'I started screaming': Qantas apologises to devastated dog owner after death on plane

  • 14/01/2020
Kay Newman's dog Duke.
"I am blessed and so grateful to have been Duke's mum for the past six and half years." Photo credit: Facebook/Kay Newman

Qantas has apologised to a heartbroken Australian woman after her dog died on a Sydney - Melbourne flight in December.

Kay Newman posted an emotional video and story on Facebook about her boxer Duke, who she believes died due to heat exposure.

But Qantas has suggested Duke died from respiratory issues that certain dog breeds are more susceptible to during air travel.

Newman says she became "extremely distressed" while observing Duke waiting on the tarmac, claiming to have seen him endure 39C heat for at least 15 minutes.

Despite being assured he was fine when he was loaded onto the plane, she says she was taken aside by airline staff after landing in Brisbane.

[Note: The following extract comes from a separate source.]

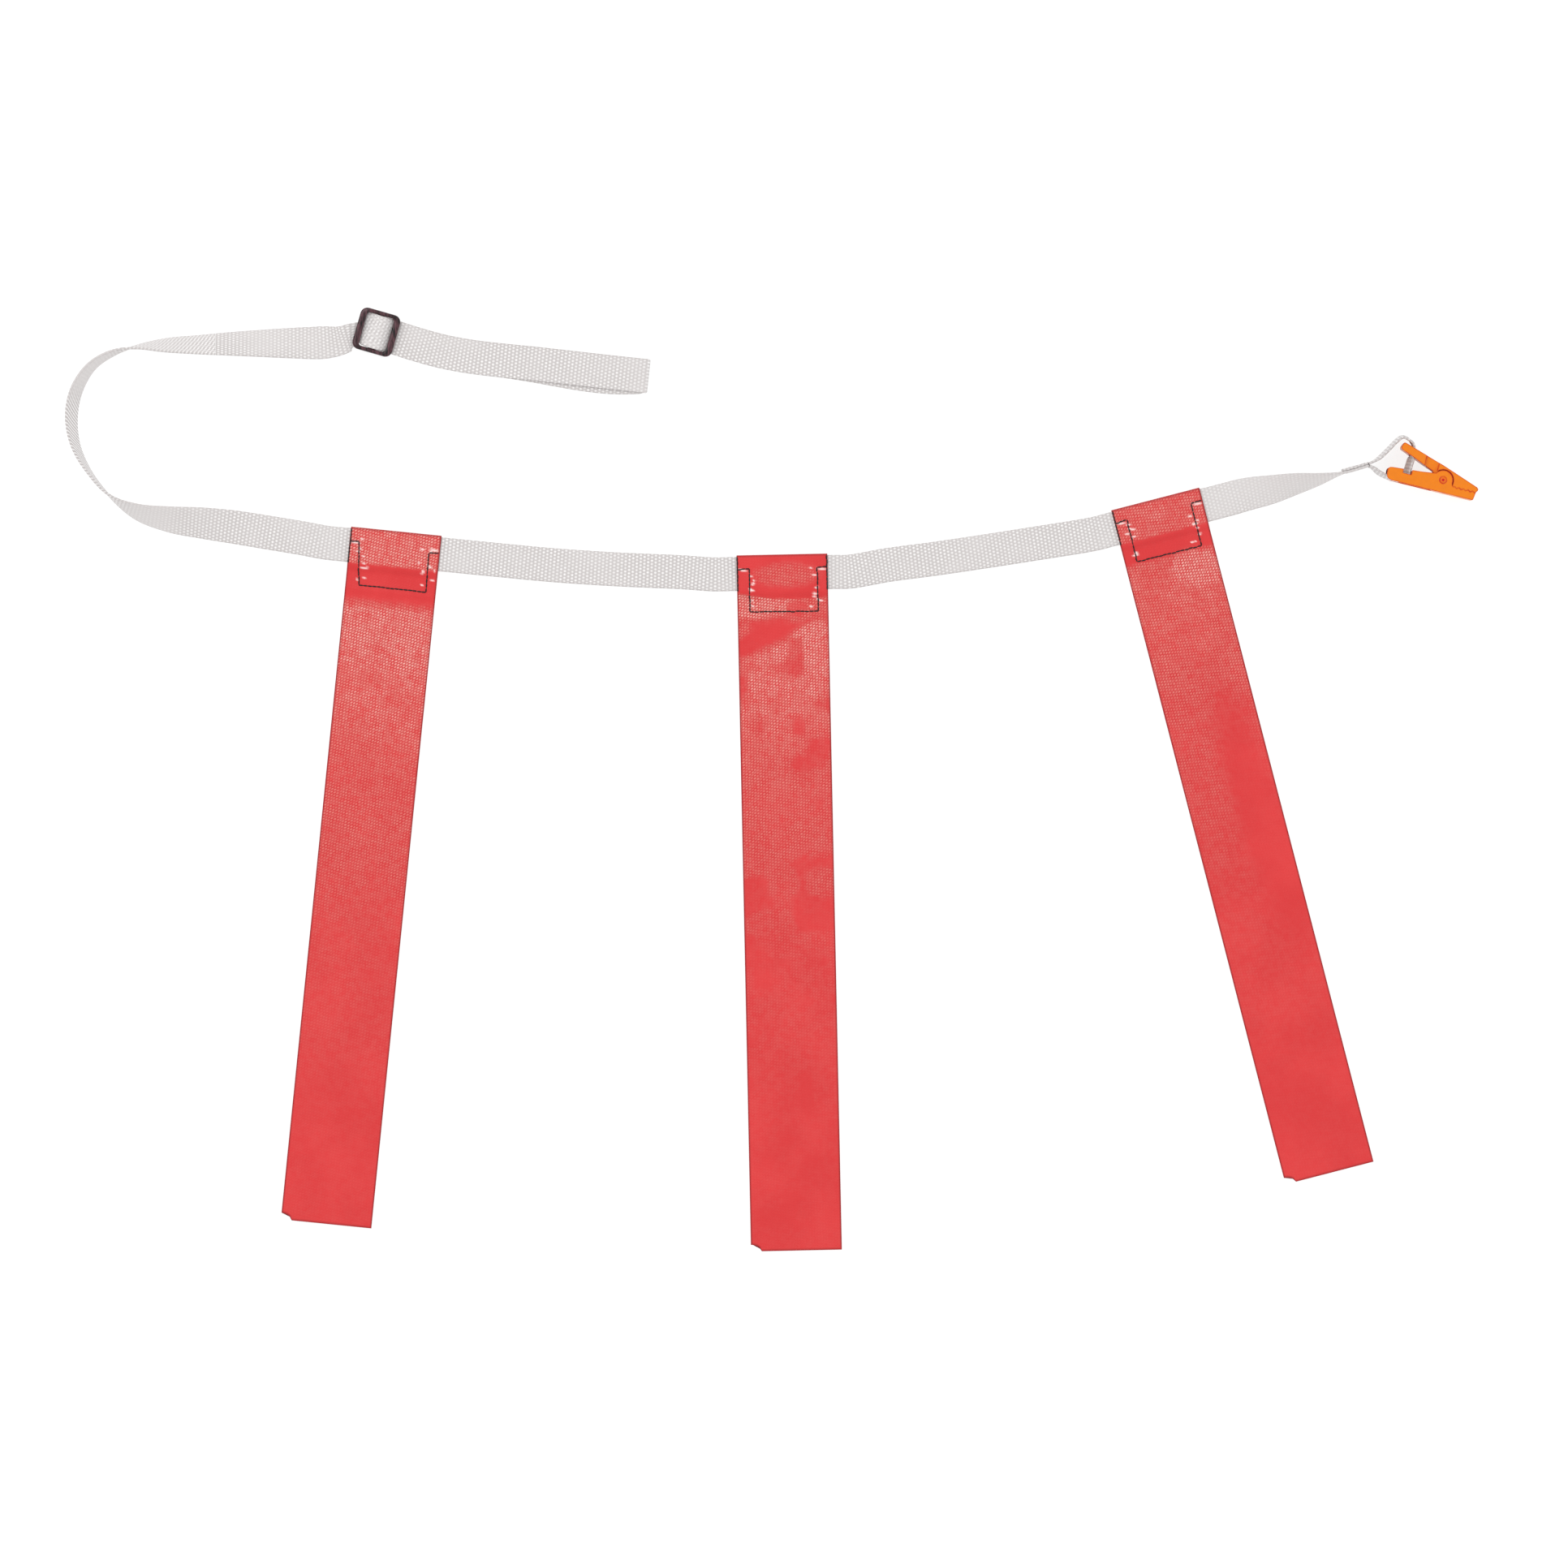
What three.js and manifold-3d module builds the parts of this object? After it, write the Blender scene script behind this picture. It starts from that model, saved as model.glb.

"I started screaming, 'what's wrong, what's happened?'. Then I heard the words I never wanted to hear, 'We have some bad news, I'm sorry but your dog didn't survive the flight and has passed away'," Newman says on Facebook.

"I was beside myself, all I could do was scream 'no, no, no'. I demanded to see Duke because I didn't want to believe what was happening.

"Duke was still in the crate and when I reached in and put my arms around him, I knew immediately why he died because the heat coming from the underside of his body, and the bottom of his crate was immense."

In a statement to media, Qantas said it had "expressed our sympathies to Kay about the passing of her dog, Duke".

"There was an unexpected delay with the flight which meant [Duke] was on the tarmac for longer than usual, but our baggage handlers said Duke was fine when he was loaded onto the aircraft," the airline's spokesperson said.

"Snub-nosed dogs can suffer from respiratory issues which means they are at a higher risk when travelling by air."

But Newman insists Duke's "unimaginable death" was "100 percent preventable".

"Shame on you Qantas! Why did your baggage handlers leave an innocent animal out in that terrible heat for such a long time?" she asks on Facebook.

"Why, when the flight was delayed, didn't any of your staff think to move Duke back indoors to where he could be kept cool until it was time to board? Why were my concerns about Duke ignored on numerous occasions?"

Newman says Duke's death is not an isolated incident and that Qantas should reassess its policies around animal passengers.